## [WORK REQUIRED]
Reproduce every entry exactly.

## [MATERIAL PROVIDED]
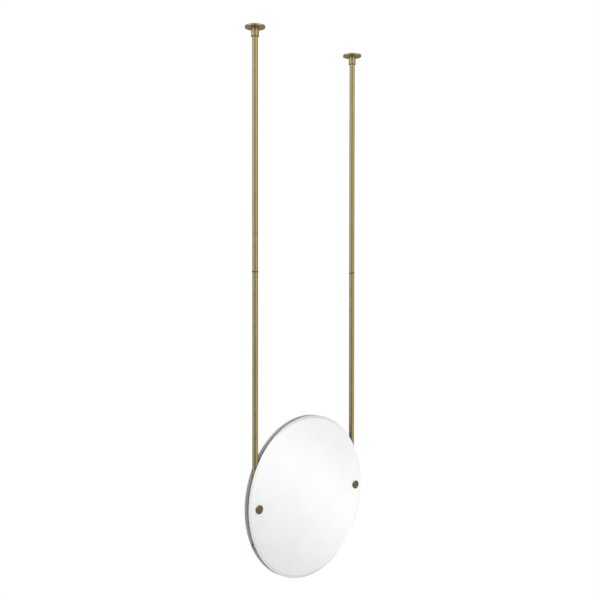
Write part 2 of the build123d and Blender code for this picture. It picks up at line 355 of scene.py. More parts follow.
def marks_group():
    """Fine lines left by the work, along a drawn tube or round a turned piece, and clouds."""
    tree = bpy.data.node_groups.new("Working Marks", "ShaderNodeTree")
    for label, kind in (("Vector", "Vector"), ("Turned", "Float"), ("Fineness", "Float")):
        tree.interface.new_socket(label, in_out="INPUT", socket_type=f"NodeSocket{kind}")
    for label in ("Lines", "Clouds"):
        tree.interface.new_socket(label, in_out="OUTPUT", socket_type="NodeSocketFloat")
    given = put(tree, "NodeGroupInput").outputs
    x, y, z = put(tree, "ShaderNodeSeparateXYZ", {0: given["Vector"]}).outputs
    across = sums(tree, "ADD", sums(tree, "MULTIPLY", x, x), sums(tree, "MULTIPLY", y, y))
    drawn = put(tree, "ShaderNodeCombineXYZ", {0: x, 1: y, 2: sums(tree, "MULTIPLY", z, 0.012)})
    rounds = put(tree, "ShaderNodeCombineXYZ", {0: sums(tree, "SQRT", across), 1: z, 2: 0.0})
    way = put(
        tree,
        "ShaderNodeMix",
        {0: given["Turned"], 4: drawn.outputs[0], 5: rounds.outputs[0]},
        data_type="VECTOR",
    )
    lines = put(
        tree,
        "ShaderNodeTexNoise",
        {"Vector": way.outputs[1], "Scale": given["Fineness"], "Detail": 3.0, "Roughness": 0.6},
    )
    clouds = put(
        tree,
        "ShaderNodeTexNoise",
        {"Vector": given["Vector"], "Scale": 42.0, "Detail": 4.0, "Roughness": 0.55},
    )
    put(tree, "NodeGroupOutput", {0: lines.outputs[0], 1: clouds.outputs[0]})
    return tree


working_marks = marks_group()


def finish(name):
    """A new material: its tree and its Principled shader."""
    material = bpy.data.materials.new(name)
    material.use_nodes = True
    tree = material.node_tree
    return material, tree, tree.nodes["Principled BSDF"]


def measured_from(tree, axis):
    """Object coordinates about the nearer rod's axis, or about the nearer bolt's axis."""
    place = put(tree, "ShaderNodeTexCoord").outputs["Object"]
    x, y, z = put(tree, "ShaderNodeSeparateXYZ", {0: place}).outputs
    side = sums(tree, "SUBTRACT", sums(tree, "ABSOLUTE", x), ROD_SPACING / 2 * MM)
    if axis == "rod":
        return put(tree, "ShaderNodeCombineXYZ", {0: side, 1: y, 2: z}).outputs[0]
    height = sums(tree, "SUBTRACT", z, MIRROR_Z * MM)
    return put(tree, "ShaderNodeCombineXYZ", {0: side, 1: height, 2: y}).outputs[0]


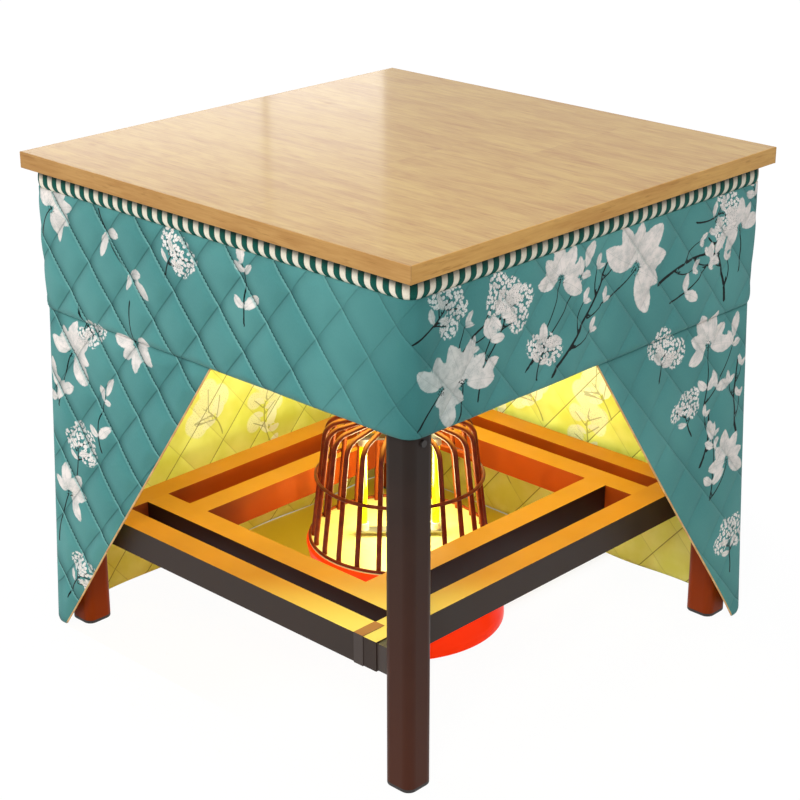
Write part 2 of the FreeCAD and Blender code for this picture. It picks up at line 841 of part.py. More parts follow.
def to_the_back(degrees=0):
    """Turns a piece's own Z axis level, to point away from the table's centre at the back right."""
    return turned(degrees).multiply(FreeCAD.Rotation(FreeCAD.Vector(1, 0, 0), -90))


def make_base_shell():
    rim = [(base_rim_radius, s.base_top), (base_rim_radius, s.base_top - s.base_wall)]
    shell = turned_body("base_shell_turning",
                        base_corners(as_size(0)) + rim + base_corners(s.base_wall)[::-1])
    bush_hole = cylinder("bush_hole", s.bush_radius + s.bush_gap, s.base_radius,
                         z=s.control_height, rotation=to_the_back())
    named(cut("base_shell", shell, bush_hole), "base_shell")


def make_base_bottom():
    """The plate that closes the base, with a guide hole for the plunger, and its rubber feet."""
    body = new_body("base_plate")
    outline = new_sketch(body, "XY_Plane", s.base_low)
    draw_circle(outline, 0, 0, s.base_radius - s.base_wall - s.base_plate_gap)
    draw_circle(outline, s.plunger_offset, 0, s.plunger_radius + s.plunger_gap)
    pad(body, outline, s.base_plate_thick)
    named(body, "base_plate")
    feet = new_body("base_feet")
    sole = new_sketch(feet, "XY_Plane")
    draw_circle(sole, 0, s.base_radius - s.base_foot_inset, s.base_foot_radius)
    foot = pad(feet, sole, s.base_low)
    around(feet, [foot], len(CORNERS))
    named(feet, "base_feet")


def make_deck():
    """The reflector plate that closes the base's top and carries the cage."""
    body = turned_body("deck", [(s.post_radius, s.base_top), (deck_radius, s.base_top),
                                (deck_radius, deck_top), (s.post_radius, deck_top)])
    named(body, "deck")


def cage_radius_at(height):
    """The radius of the wires' centre lines on their straight taper."""
    fall = s.cage_lean / (s.cage_shoulder_height - cage_foot_top)
    return cage_foot - (height - cage_foot_top) * fall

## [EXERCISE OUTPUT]
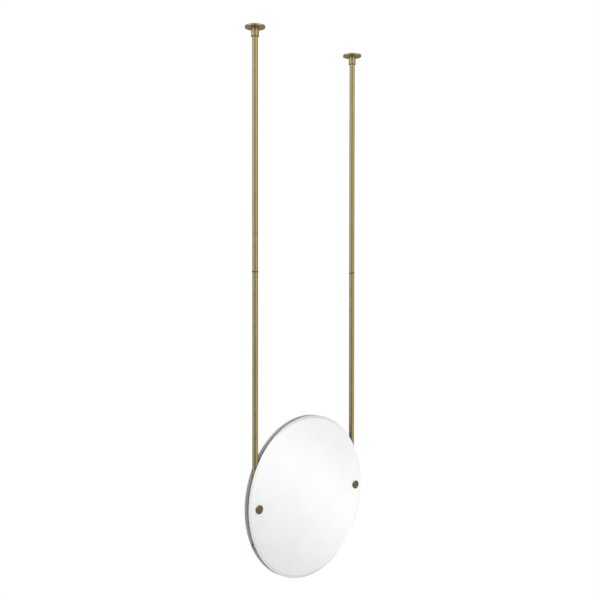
Write part 2 of the build123d and Blender code for this picture. It picks up at line 355 of scene.py. More parts follow.
def marks_group():
    """Fine lines left by the work, along a drawn tube or round a turned piece, and clouds."""
    tree = bpy.data.node_groups.new("Working Marks", "ShaderNodeTree")
    for label, kind in (("Vector", "Vector"), ("Turned", "Float"), ("Fineness", "Float")):
        tree.interface.new_socket(label, in_out="INPUT", socket_type=f"NodeSocket{kind}")
    for label in ("Lines", "Clouds"):
        tree.interface.new_socket(label, in_out="OUTPUT", socket_type="NodeSocketFloat")
    given = put(tree, "NodeGroupInput").outputs
    x, y, z = put(tree, "ShaderNodeSeparateXYZ", {0: given["Vector"]}).outputs
    across = sums(tree, "ADD", sums(tree, "MULTIPLY", x, x), sums(tree, "MULTIPLY", y, y))
    drawn = put(tree, "ShaderNodeCombineXYZ", {0: x, 1: y, 2: sums(tree, "MULTIPLY", z, 0.012)})
    rounds = put(tree, "ShaderNodeCombineXYZ", {0: sums(tree, "SQRT", across), 1: z, 2: 0.0})
    way = put(
        tree,
        "ShaderNodeMix",
        {0: given["Turned"], 4: drawn.outputs[0], 5: rounds.outputs[0]},
        data_type="VECTOR",
    )
    lines = put(
        tree,
        "ShaderNodeTexNoise",
        {"Vector": way.outputs[1], "Scale": given["Fineness"], "Detail": 3.0, "Roughness": 0.6},
    )
    clouds = put(
        tree,
        "ShaderNodeTexNoise",
        {"Vector": given["Vector"], "Scale": 42.0, "Detail": 4.0, "Roughness": 0.55},
    )
    put(tree, "NodeGroupOutput", {0: lines.outputs[0], 1: clouds.outputs[0]})
    return tree


working_marks = marks_group()


def finish(name):
    """A new material: its tree and its Principled shader."""
    material = bpy.data.materials.new(name)
    material.use_nodes = True
    tree = material.node_tree
    return material, tree, tree.nodes["Principled BSDF"]


def measured_from(tree, axis):
    """Object coordinates about the nearer rod's axis, or about the nearer bolt's axis."""
    place = put(tree, "ShaderNodeTexCoord").outputs["Object"]
    x, y, z = put(tree, "ShaderNodeSeparateXYZ", {0: place}).outputs
    side = sums(tree, "SUBTRACT", sums(tree, "ABSOLUTE", x), ROD_SPACING / 2 * MM)
    if axis == "rod":
        return put(tree, "ShaderNodeCombineXYZ", {0: side, 1: y, 2: z}).outputs[0]
    height = sums(tree, "SUBTRACT", z, MIRROR_Z * MM)
    return put(tree, "ShaderNodeCombineXYZ", {0: side, 1: height, 2: y}).outputs[0]


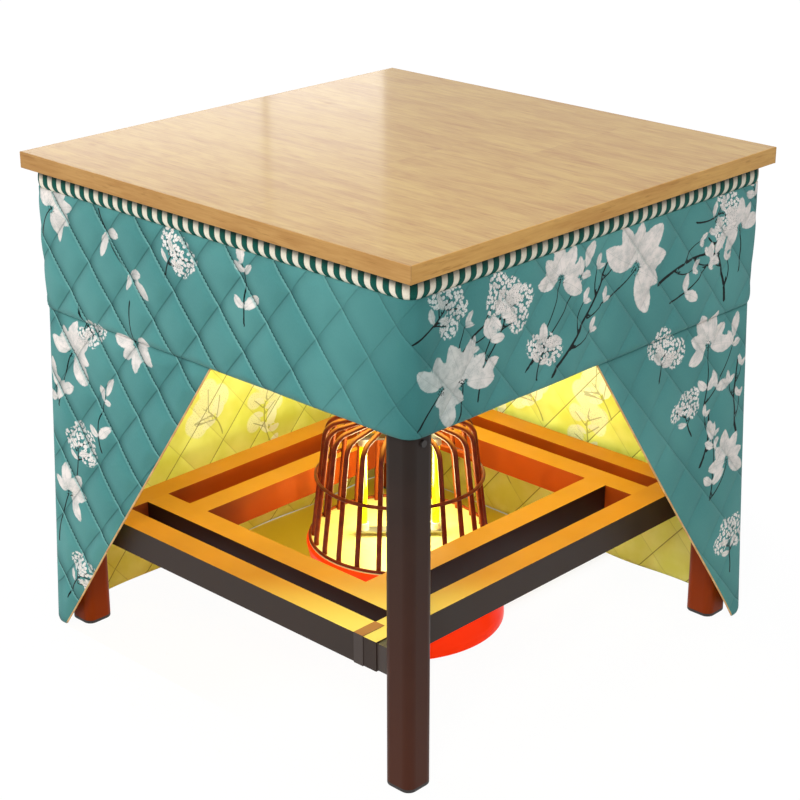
Write part 2 of the FreeCAD and Blender code for this picture. It picks up at line 841 of part.py. More parts follow.
def to_the_back(degrees=0):
    """Turns a piece's own Z axis level, to point away from the table's centre at the back right."""
    return turned(degrees).multiply(FreeCAD.Rotation(FreeCAD.Vector(1, 0, 0), -90))


def make_base_shell():
    rim = [(base_rim_radius, s.base_top), (base_rim_radius, s.base_top - s.base_wall)]
    shell = turned_body("base_shell_turning",
                        base_corners(as_size(0)) + rim + base_corners(s.base_wall)[::-1])
    bush_hole = cylinder("bush_hole", s.bush_radius + s.bush_gap, s.base_radius,
                         z=s.control_height, rotation=to_the_back())
    named(cut("base_shell", shell, bush_hole), "base_shell")


def make_base_bottom():
    """The plate that closes the base, with a guide hole for the plunger, and its rubber feet."""
    body = new_body("base_plate")
    outline = new_sketch(body, "XY_Plane", s.base_low)
    draw_circle(outline, 0, 0, s.base_radius - s.base_wall - s.base_plate_gap)
    draw_circle(outline, s.plunger_offset, 0, s.plunger_radius + s.plunger_gap)
    pad(body, outline, s.base_plate_thick)
    named(body, "base_plate")
    feet = new_body("base_feet")
    sole = new_sketch(feet, "XY_Plane")
    draw_circle(sole, 0, s.base_radius - s.base_foot_inset, s.base_foot_radius)
    foot = pad(feet, sole, s.base_low)
    around(feet, [foot], len(CORNERS))
    named(feet, "base_feet")


def make_deck():
    """The reflector plate that closes the base's top and carries the cage."""
    body = turned_body("deck", [(s.post_radius, s.base_top), (deck_radius, s.base_top),
                                (deck_radius, deck_top), (s.post_radius, deck_top)])
    named(body, "deck")


def cage_radius_at(height):
    """The radius of the wires' centre lines on their straight taper."""
    fall = s.cage_lean / (s.cage_shoulder_height - cage_foot_top)
    return cage_foot - (height - cage_foot_top) * fall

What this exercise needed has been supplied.